In Israel, you get to see only what the military wants us to see, and only what won’t hurt the viewers’ feelings. Most of us — perhaps rightly so — are preoccupied with the October 7 massacre and the 133 abductees still languishing in the tunnels in Gaza. But the world sees other things. The world sees what we are not shown.

And against the background of the pictures that reach the news broadcasts all over the Western world and in general, people become angry and criticism of Israel develops. This is a legitimate criticism. It is legitimate to ask why so many children should be killed, even if it was not done intentionally.

It is legitimate to demand an end to the war. It is legitimate to call for an end to the Occupation, it is legitimate to demand the liberation of Palestine from the yoke of the military Occupation that has been going on for more than half a century.
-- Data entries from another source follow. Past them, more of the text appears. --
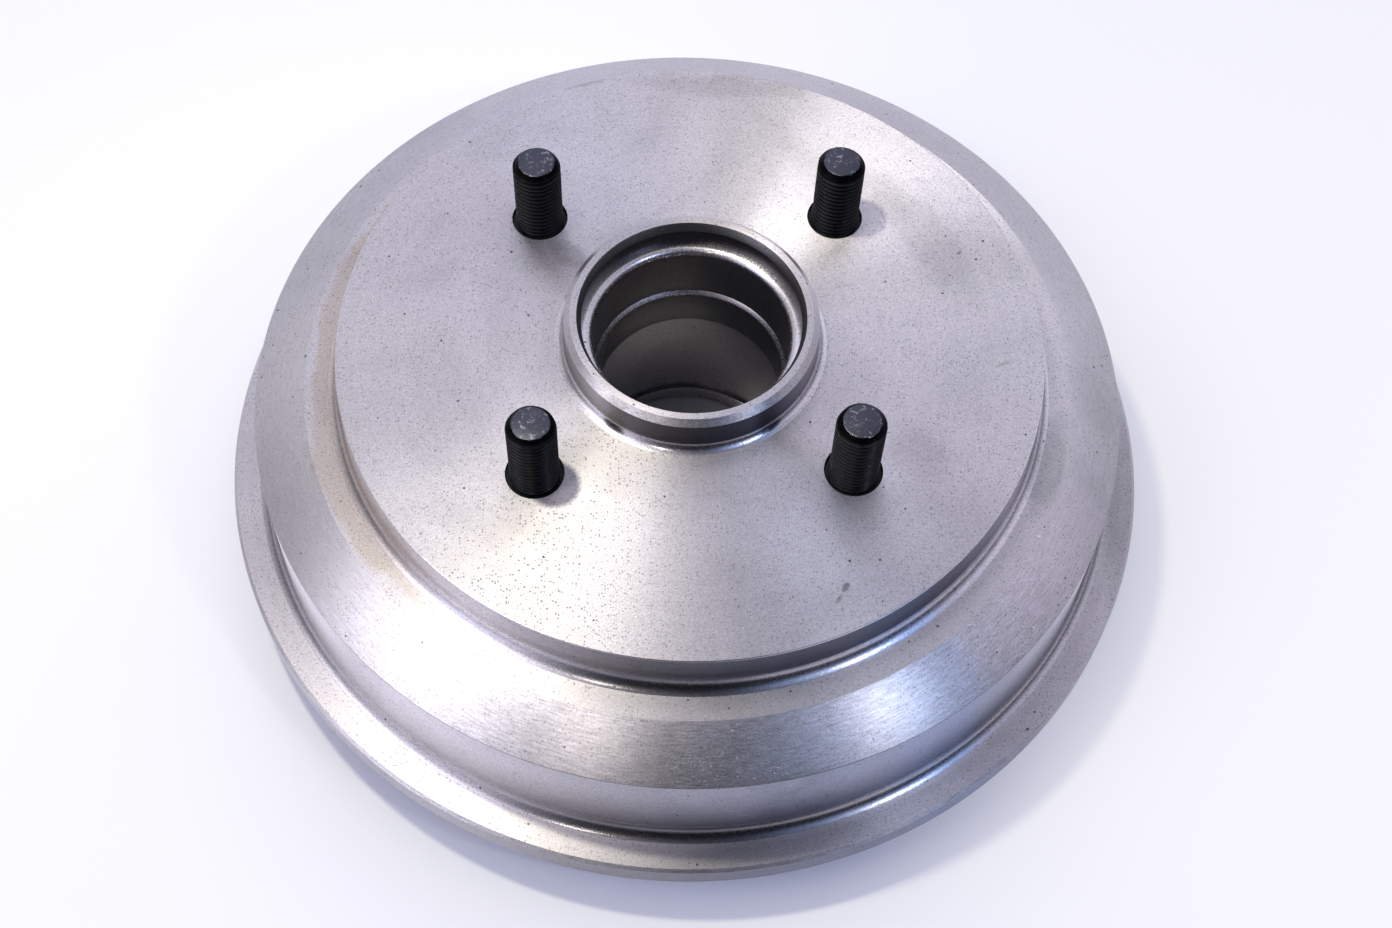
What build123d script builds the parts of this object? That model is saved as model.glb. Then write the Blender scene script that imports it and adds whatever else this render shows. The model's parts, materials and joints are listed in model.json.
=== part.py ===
from build123d import *
import os

# Rear brake drum with its hub cast in one piece, and four pressed-in wheel studs.
# Millimetres. +Z is the wheel side, and Z = 0 is the hub's inner end, which the drum stands on.

# --- hub bore, from the inner end up ---
lip_length = 5.4            # inner end up to the retaining-ring groove
ring_groove_width = 4.0
bearing_seat_length = 34.6
shoulder_length = 11.1      # land that stops the bearing's outer race
shoulder_chamfer = 0.9      # from the land out to the spindle nut's bore
nut_bore_length = 16.4      # room for the spindle nut
cap_seat_depth = 7.2        # floor of the grease cap's seat up to the collar's top

bearing_seat_radius = 26.5
lip_clearance = 0.2         # the lip lets the bearing past by this much
ring_groove_depth = 1.8
bearing_shoulder = 2.9      # the land stands in from the bearing seat by this much
cap_seat_step = 2.7         # the cap seat is this much wider than the nut bore
cap_lead_depth = 2.1        # tapered lead-in at the mouth of the cap seat
cap_lead_rise = 1.1
nut_bore_round = 2.0
hub_mouth_chamfer = 0.8

# --- wheel side ---
collar_height = 10.6        # wheel pilot collar above the mounting face
collar_wall = 4.3           # cap seat out to the pilot
collar_chamfer = 1.5
collar_fillet = 3.1
drum_depth = 55.8           # mounting face down to the open rim
face_edge_break = 0.3
step_depth = 12.4           # mounting face down to the step ring
step_fillet = 4.6
cone_drop = 7.3             # fall of the shoulder cone
flange_thickness = 7.6
flange_fillet = 4.5
flange_edge_break = 0.8

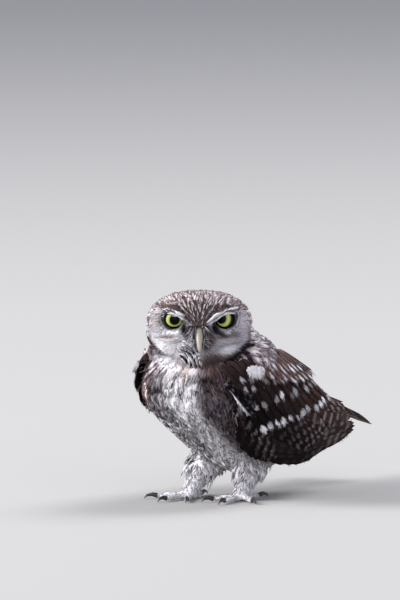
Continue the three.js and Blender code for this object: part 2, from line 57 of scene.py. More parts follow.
# %% The camera
MM = 0.001
SHIFT = np.array([-0.17, -53.89, 0.0])  # from the owl's own origin, between its feet, to the frame's
VIEW_TURN, VIEW_RISE = math.radians(33), math.radians(5)
FIELD, DISTANCE, FILM = 345.0, 5000.0, 36.0  # in millimetres
FARTHEST_SEEN = 20  # in metres
IMAGE_MIDDLE, IMAGE_HEIGHT = (200, 300), 600
PIXEL = FIELD / IMAGE_HEIGHT
ORIGIN_PIXEL = (214.5, 499.5)  # where the owl's own origin shows

to_camera = np.array([
    math.sin(VIEW_TURN) * math.cos(VIEW_RISE),
    -math.cos(VIEW_TURN) * math.cos(VIEW_RISE),
    math.sin(VIEW_RISE),
])
view_right = np.array([math.cos(VIEW_TURN), math.sin(VIEW_TURN), 0.0])
view_up = np.cross(to_camera, view_right)
aim = (
    view_right * (IMAGE_MIDDLE[0] - ORIGIN_PIXEL[0]) * PIXEL
    + view_up * (ORIGIN_PIXEL[1] - IMAGE_MIDDLE[1]) * PIXEL
)
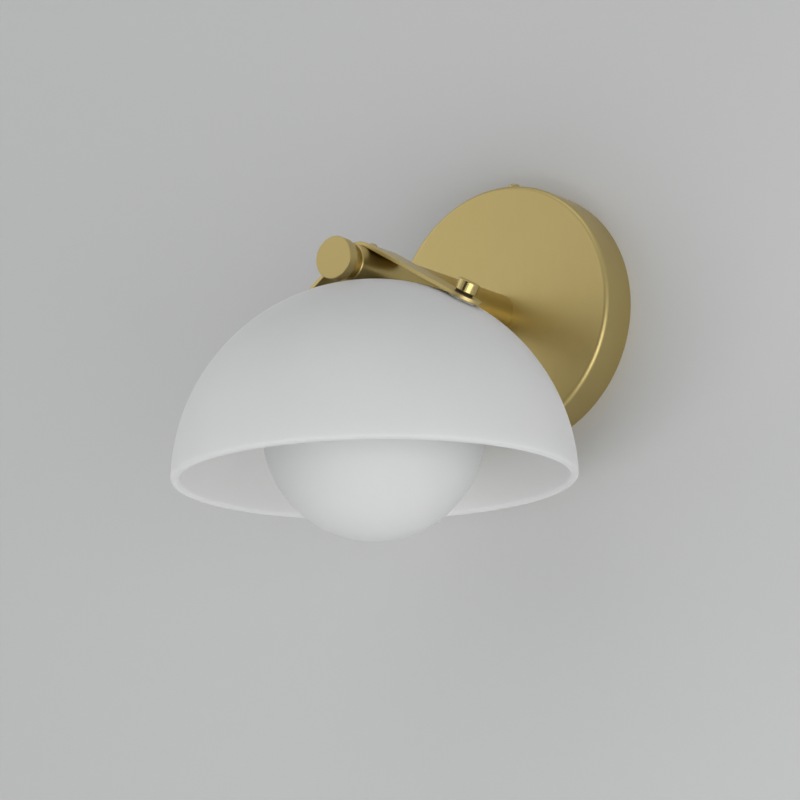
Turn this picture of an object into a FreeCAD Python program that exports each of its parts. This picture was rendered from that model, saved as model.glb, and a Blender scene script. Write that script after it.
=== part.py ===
"""Wall sconce with a down-turned opal glass shade hung under a straight brass arm.

Frame: the wall is the plane Y = 0 and the room lies towards -Y. Z is up. The origin is
the centre of the canopy on the wall, and the arm runs out from it along -Y.
All sizes are millimetres. Each sub-part below is one function, and the last section
writes every one of them to its own file.
"""
import FreeCAD, Part
import math
import os

from FreeCAD import Vector

# ---- canopy and its bracket ------------------------------------------------------
canopy_radius = 63.5
canopy_depth = 20.5
canopy_wall = 1.2
canopy_corner = 2.2
canopy_screw_turn = 6.0          # degrees from the vertical, seen from the room
canopy_screw_height = 13.0       # distance of the screw's axis from the wall
canopy_screw_radius = 1.95
canopy_head_radius = 2.75
canopy_head_height = 3.0
canopy_screw_length = 7.5

bracket_width = 28.0
bracket_thickness = 1.8
bracket_margin = 1.0             # left between the bracket's ends and the canopy wall
ear_width = 12.0
ear_depth = 17.5                 # how far the ears stand out from the wall
ear_margin = 0.6                 # left between an ear and the canopy wall
wire_hole_radius = 8.0
slot_pitch = 79.5                # centre to centre of the two slots
slot_travel = 9.5
slot_radius = 2.3

earth_screw_place = 22.0         # height of the earth screw above the centre
earth_screw_radius = 2.0
earth_head_radius = 4.0
earth_head_height = 2.4
earth_screw_length = 7.0

head_rise_share = 0.45           # of a screw head's height: how far its dome rises
head_slot_share = 0.6            # of a screw head's height: where its slot ends

# ---- terminal block --------------------------------------------------------------
pole_pitch = 5.08
block_margin = 3.0               # plastic beyond the outer poles
block_top = 15.0                 # distance of its upper face below the arm's axis
block_height = 12.0
block_depth = 11.0
terminal_screw_radius = 1.6
terminal_screw_sink = 0.6
terminal_slot_width = 0.6
terminal_slot_depth = 0.6

# ---- arm -------------------------------------------------------------------------
arm_radius = 9.2
arm_wall = 1.5
arm_overhang = 18.4              # tube beyond the shade's axis
arm_end_chamfer = 0.4
head_reach = 120.0               # distance of the shade's axis from the wall
plug_length = 16.0
nipple_radius = 4.9
nipple_bore = 3.6
nipple_inside_canopy = 7.5       # how far it stands behind the canopy's face
nipple_in_plug = 13.0
lock_washer_radius = 8.6
lock_washer_thickness = 1.0
lock_washer_teeth = 8
lock_washer_notch_width = 1.0
lock_washer_notch_depth = 1.6
hex_nut_flats = 14.0
hex_nut_thickness = 4.0

cap_radius = 9.9
cap_thickness = 5.3
cap_edge = 0.45
cap_gap = 5.0                    # shadow gap between the tube's end and the cap
cap_neck_radius = 7.1
cap_plug_margin = 1.0            # left in the tube between the cap's plug and the stem block

# ---- strap and its screw ---------------------------------------------------------
strap_width = 23.0               # over the tube
strap_end_radius = 9.2           # the legs taper to it
strap_thickness = 1.8
strap_screw_radius = 1.5
strap_screw_length = 6.0
strap_head_radius = 2.5
strap_head_height = 3.0
strap_spot_depth = 0.5           # depth of the flat that the screw's head sits on

# ---- glass shade -----------------------------------------------------------------
shade_radius = 91.8
shade_wall = 4.0
shade_top_drop = 7.4             # top of the whole sphere below the arm's axis
shade_lip_rise = 2.2             # centre of the rim's round lip above the sphere's centre
shade_crown_drop = 10.2          # flat top of the crown below the arm's axis
shade_crown_fillet = 10.0
shade_stem_hole = 6.0
shade_stud_hole = 4.0

# ---- studs, washers and thumb nuts on the shade ----------------------------------
pad_washer_thickness = 0.6
pad_washer_radius = 6.5
inner_washer_thickness = 0.9
stud_radius = 2.45
stud_flange_radius = 7.0
stud_flange_thickness = 1.6
stud_slot_width = 1.2
stud_slot_depth = 0.8
collar_radius = 4.2
collar_height = 1.0
thumb_nut_radius = 5.1
thumb_nut_height = 5.0
thumb_nut_edge = 0.35
thumb_nut_roof = 0.8             # metal left over the blind thread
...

Every one of those demands has been expressed here in Israel for decades in different formats, using different formulations, in slogans on the streets, in opinion pieces, in academic studies, in hundreds and thousands of articles in the media, in debates, among endless panels in television and radio studios.

There is not a thing that has not already been said here. And that wasn’t antisemitic. That was, and still is, legitimate criticism of the policies of successive Israeli governments for generations. By the way, even saying things against Zionism is a legitimate position that is protected by freedom of expression and freedom of protest. In Israel, too, there are those who define themselves as anti-Zionists. They are not part of the consensus, but holding those sorts of views is not a crime either.

The massacre carried out by Hamas put the Palestinian issue back on the global agenda. Israel is not coming out clean out of this discourse. Certainly not that Israel which is led by a series of messianic, annexation-driving right-wing ministers who are now promoting settlements in Gaza. This is the context within which these protests arise on US campuses.

We can avert our gaze and say, well, Smotrich is not the State of Israel. But he is. He is the Treasurer [Minister of Finance in the Israeli parlance], and Orit Strook is a minister in the Israeli government, and so is Itamar Ben-Gvir. So when students at Columbia University chant Free Palestine, it’s a legitimate call given that Palestine has been under occupation for more than half a century. There is nothing antisemitic about it.

And yes, there do exist some extremist slogans which are heard on the edges of these demonstrations, such as the call to burn Tel Aviv or destroy Israel. In Israel, too, we often hear the slogans “may your village be burnt out” or “Death to the Arabs” at demonstrations, protests or even during run-of-mill football matches throughout the country.

Therefore, portraying all student demonstrations on US campuses as a wave of antisemitism is not what serious journalists do. Serious journalism should have given context, serious journalism should have distinguished between antisemitism — which is unacceptable in all its forms — and anti-Israelism and criticism of Israel, legitimate criticism that is also heard in Israel.

Serious journalism should have given the overview and not get carried away yelling “antisemitism” at every call against the way the Israeli government is conducted.